→ DATASET EXCERPT:
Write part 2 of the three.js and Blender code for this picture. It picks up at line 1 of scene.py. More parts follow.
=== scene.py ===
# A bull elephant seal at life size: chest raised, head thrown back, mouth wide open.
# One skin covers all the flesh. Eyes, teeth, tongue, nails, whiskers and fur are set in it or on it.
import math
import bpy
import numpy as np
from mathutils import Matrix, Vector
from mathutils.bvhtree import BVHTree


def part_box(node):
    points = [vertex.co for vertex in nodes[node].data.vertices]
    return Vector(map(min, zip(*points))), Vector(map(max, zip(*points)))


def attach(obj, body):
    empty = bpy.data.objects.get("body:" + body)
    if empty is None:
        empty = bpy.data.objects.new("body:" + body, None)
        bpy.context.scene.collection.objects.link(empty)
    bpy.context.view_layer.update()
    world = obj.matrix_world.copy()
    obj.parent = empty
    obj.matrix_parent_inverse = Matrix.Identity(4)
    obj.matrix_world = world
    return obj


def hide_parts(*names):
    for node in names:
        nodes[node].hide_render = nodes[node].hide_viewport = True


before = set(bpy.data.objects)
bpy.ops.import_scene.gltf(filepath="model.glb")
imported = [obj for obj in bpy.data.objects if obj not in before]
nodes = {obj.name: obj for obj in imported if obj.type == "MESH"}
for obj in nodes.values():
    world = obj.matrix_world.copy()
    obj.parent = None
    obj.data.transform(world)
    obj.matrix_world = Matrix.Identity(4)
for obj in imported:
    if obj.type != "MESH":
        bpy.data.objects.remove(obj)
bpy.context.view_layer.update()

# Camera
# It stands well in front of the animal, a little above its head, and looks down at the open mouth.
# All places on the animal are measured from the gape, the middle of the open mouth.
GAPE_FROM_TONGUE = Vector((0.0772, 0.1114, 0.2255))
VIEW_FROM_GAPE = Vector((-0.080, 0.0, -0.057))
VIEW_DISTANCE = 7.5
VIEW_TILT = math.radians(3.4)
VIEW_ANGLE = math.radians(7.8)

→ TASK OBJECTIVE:
Retype the whole listing, matching it exactly.

→ SOLUTION:
Write part 2 of the three.js and Blender code for this picture. It picks up at line 1 of scene.py. More parts follow.
=== scene.py ===
# A bull elephant seal at life size: chest raised, head thrown back, mouth wide open.
# One skin covers all the flesh. Eyes, teeth, tongue, nails, whiskers and fur are set in it or on it.
import math
import bpy
import numpy as np
from mathutils import Matrix, Vector
from mathutils.bvhtree import BVHTree


def part_box(node):
    points = [vertex.co for vertex in nodes[node].data.vertices]
    return Vector(map(min, zip(*points))), Vector(map(max, zip(*points)))


def attach(obj, body):
    empty = bpy.data.objects.get("body:" + body)
    if empty is None:
        empty = bpy.data.objects.new("body:" + body, None)
        bpy.context.scene.collection.objects.link(empty)
    bpy.context.view_layer.update()
    world = obj.matrix_world.copy()
    obj.parent = empty
    obj.matrix_parent_inverse = Matrix.Identity(4)
    obj.matrix_world = world
    return obj


def hide_parts(*names):
    for node in names:
        nodes[node].hide_render = nodes[node].hide_viewport = True


before = set(bpy.data.objects)
bpy.ops.import_scene.gltf(filepath="model.glb")
imported = [obj for obj in bpy.data.objects if obj not in before]
nodes = {obj.name: obj for obj in imported if obj.type == "MESH"}
for obj in nodes.values():
    world = obj.matrix_world.copy()
    obj.parent = None
    obj.data.transform(world)
    obj.matrix_world = Matrix.Identity(4)
for obj in imported:
    if obj.type != "MESH":
        bpy.data.objects.remove(obj)
bpy.context.view_layer.update()

# Camera
# It stands well in front of the animal, a little above its head, and looks down at the open mouth.
# All places on the animal are measured from the gape, the middle of the open mouth.
GAPE_FROM_TONGUE = Vector((0.0772, 0.1114, 0.2255))
VIEW_FROM_GAPE = Vector((-0.080, 0.0, -0.057))
VIEW_DISTANCE = 7.5
VIEW_TILT = math.radians(3.4)
VIEW_ANGLE = math.radians(7.8)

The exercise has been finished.